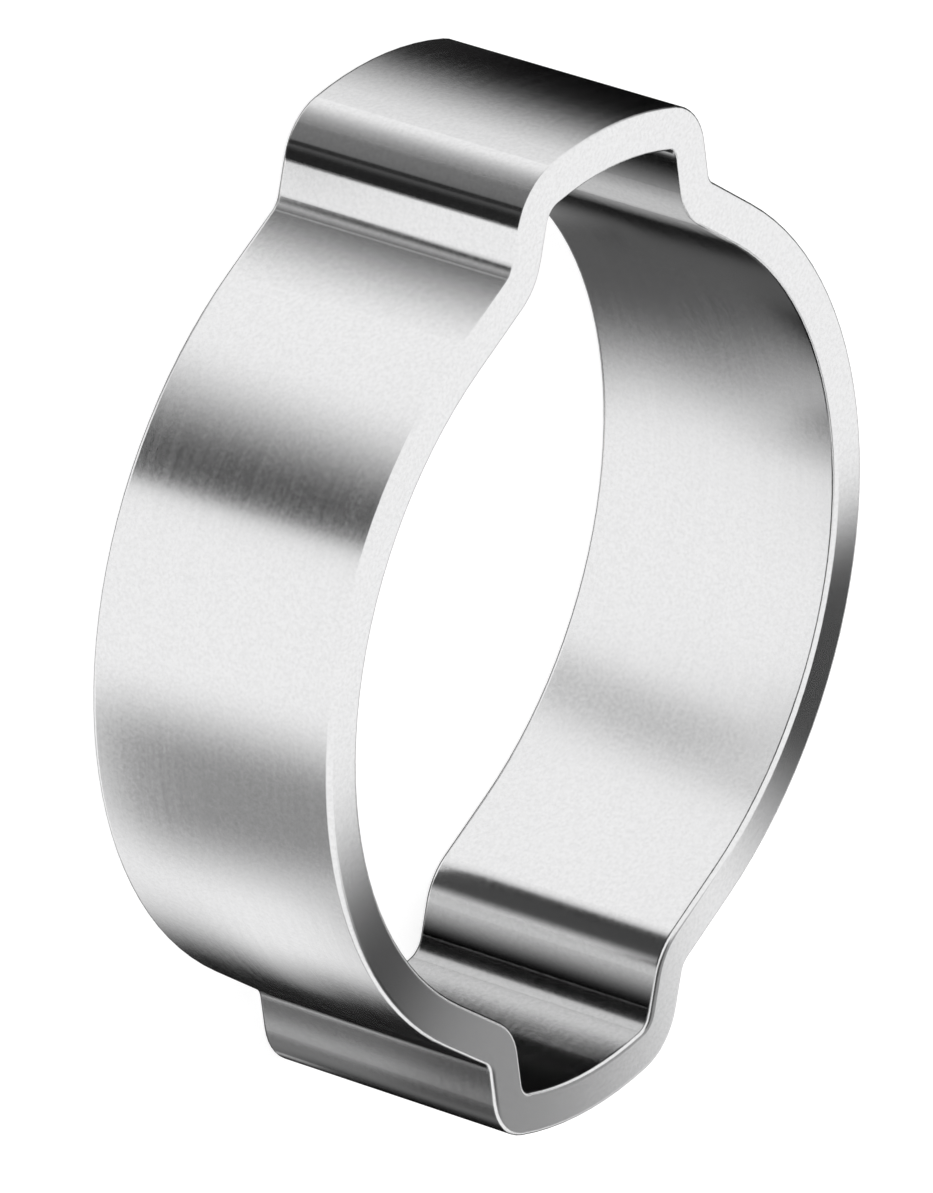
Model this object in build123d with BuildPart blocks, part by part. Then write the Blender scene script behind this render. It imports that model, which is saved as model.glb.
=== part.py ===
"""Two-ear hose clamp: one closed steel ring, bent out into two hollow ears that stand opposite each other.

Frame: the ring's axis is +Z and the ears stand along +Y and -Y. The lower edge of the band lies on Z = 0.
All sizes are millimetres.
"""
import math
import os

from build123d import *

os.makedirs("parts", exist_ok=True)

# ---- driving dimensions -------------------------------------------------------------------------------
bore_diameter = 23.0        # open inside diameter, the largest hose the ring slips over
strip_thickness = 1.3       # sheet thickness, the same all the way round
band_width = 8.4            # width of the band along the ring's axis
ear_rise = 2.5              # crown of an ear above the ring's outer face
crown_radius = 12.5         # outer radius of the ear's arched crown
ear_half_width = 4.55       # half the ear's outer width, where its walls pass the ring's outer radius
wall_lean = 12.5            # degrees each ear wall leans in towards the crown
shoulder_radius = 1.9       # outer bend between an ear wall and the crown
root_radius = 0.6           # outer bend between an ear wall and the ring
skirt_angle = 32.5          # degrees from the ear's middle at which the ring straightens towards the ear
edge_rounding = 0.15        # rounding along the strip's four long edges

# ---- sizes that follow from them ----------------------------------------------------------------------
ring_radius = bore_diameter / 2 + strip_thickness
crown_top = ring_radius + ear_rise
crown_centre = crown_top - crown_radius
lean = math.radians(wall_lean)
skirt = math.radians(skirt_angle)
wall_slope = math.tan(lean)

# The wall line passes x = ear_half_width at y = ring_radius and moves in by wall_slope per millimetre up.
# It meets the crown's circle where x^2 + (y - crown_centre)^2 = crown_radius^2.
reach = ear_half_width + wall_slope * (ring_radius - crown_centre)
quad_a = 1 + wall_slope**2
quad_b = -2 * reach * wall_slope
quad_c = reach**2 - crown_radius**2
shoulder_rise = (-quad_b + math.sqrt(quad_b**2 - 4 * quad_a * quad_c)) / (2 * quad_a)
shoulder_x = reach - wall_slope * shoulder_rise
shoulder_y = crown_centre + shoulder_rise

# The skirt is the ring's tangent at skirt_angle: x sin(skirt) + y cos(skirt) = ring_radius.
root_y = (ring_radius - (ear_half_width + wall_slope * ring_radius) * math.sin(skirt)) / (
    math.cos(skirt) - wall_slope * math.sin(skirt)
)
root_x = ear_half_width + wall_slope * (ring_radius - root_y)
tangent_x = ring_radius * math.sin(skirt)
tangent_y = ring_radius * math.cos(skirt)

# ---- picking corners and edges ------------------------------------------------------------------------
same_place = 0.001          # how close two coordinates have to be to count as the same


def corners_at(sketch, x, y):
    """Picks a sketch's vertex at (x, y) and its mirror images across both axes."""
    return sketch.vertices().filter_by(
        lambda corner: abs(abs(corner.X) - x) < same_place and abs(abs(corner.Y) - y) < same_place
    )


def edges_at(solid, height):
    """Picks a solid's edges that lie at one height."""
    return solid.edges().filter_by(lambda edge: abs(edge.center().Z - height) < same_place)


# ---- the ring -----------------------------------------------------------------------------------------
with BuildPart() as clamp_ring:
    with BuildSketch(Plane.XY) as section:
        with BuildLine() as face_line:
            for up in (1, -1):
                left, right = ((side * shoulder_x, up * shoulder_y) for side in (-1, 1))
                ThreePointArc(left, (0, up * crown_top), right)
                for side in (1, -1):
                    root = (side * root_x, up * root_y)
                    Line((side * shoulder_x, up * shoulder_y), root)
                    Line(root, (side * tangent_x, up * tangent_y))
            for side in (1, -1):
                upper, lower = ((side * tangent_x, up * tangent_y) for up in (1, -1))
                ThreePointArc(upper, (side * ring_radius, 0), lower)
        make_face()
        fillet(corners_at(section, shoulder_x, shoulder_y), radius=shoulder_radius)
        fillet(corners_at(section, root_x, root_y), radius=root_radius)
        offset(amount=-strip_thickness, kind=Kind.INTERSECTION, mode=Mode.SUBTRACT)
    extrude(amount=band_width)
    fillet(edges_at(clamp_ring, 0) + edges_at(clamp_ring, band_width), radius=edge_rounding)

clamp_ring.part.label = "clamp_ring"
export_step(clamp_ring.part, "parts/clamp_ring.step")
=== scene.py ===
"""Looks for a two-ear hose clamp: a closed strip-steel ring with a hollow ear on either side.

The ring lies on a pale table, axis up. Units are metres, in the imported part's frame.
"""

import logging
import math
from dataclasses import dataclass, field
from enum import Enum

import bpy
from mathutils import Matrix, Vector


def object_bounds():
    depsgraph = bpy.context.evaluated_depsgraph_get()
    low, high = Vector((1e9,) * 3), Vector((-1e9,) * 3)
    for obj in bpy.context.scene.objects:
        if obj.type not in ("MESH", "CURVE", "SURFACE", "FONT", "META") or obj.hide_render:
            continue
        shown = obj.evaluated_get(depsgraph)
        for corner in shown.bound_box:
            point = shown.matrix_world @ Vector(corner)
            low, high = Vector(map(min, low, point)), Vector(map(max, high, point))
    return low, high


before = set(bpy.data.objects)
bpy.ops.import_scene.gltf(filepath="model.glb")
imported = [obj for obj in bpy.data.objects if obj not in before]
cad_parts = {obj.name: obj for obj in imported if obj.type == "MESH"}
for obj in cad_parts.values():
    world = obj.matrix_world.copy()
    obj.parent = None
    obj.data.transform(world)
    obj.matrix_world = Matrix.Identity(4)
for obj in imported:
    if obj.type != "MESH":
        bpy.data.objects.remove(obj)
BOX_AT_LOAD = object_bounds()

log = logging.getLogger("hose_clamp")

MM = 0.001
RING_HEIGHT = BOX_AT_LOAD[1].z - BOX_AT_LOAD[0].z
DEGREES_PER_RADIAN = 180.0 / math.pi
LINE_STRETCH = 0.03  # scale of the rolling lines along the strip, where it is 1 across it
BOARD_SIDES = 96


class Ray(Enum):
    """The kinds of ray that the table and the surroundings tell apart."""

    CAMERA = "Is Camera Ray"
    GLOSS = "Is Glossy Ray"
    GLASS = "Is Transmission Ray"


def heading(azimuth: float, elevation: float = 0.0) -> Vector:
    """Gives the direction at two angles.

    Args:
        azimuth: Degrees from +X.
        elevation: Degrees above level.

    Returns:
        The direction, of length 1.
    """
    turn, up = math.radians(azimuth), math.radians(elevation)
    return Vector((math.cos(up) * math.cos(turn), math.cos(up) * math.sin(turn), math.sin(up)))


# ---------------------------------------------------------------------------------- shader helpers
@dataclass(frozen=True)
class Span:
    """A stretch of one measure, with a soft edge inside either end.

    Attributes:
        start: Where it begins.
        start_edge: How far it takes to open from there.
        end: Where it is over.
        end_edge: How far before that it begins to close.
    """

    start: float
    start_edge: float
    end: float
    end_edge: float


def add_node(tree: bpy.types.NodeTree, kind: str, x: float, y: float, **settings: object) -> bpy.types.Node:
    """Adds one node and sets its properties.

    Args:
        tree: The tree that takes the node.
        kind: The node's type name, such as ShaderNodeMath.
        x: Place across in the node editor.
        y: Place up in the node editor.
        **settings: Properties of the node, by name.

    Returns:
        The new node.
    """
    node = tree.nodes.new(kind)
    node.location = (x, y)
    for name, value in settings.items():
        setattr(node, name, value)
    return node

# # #

■ **EXERCISE REQUIREMENTS**:
Exactly the lines from the one holding "extrude(amount=band_width)" through the one holding "Vector(map(max, high, point))" should be printed, ends included.

■ **CORRECT ANSWER**:
    extrude(amount=band_width)
    fillet(edges_at(clamp_ring, 0) + edges_at(clamp_ring, band_width), radius=edge_rounding)

clamp_ring.part.label = "clamp_ring"
export_step(clamp_ring.part, "parts/clamp_ring.step")
=== scene.py ===
"""Looks for a two-ear hose clamp: a closed strip-steel ring with a hollow ear on either side.

The ring lies on a pale table, axis up. Units are metres, in the imported part's frame.
"""

import logging
import math
from dataclasses import dataclass, field
from enum import Enum

import bpy
from mathutils import Matrix, Vector


def object_bounds():
    depsgraph = bpy.context.evaluated_depsgraph_get()
    low, high = Vector((1e9,) * 3), Vector((-1e9,) * 3)
    for obj in bpy.context.scene.objects:
        if obj.type not in ("MESH", "CURVE", "SURFACE", "FONT", "META") or obj.hide_render:
            continue
        shown = obj.evaluated_get(depsgraph)
        for corner in shown.bound_box:
            point = shown.matrix_world @ Vector(corner)
            low, high = Vector(map(min, low, point)), Vector(map(max, high, point))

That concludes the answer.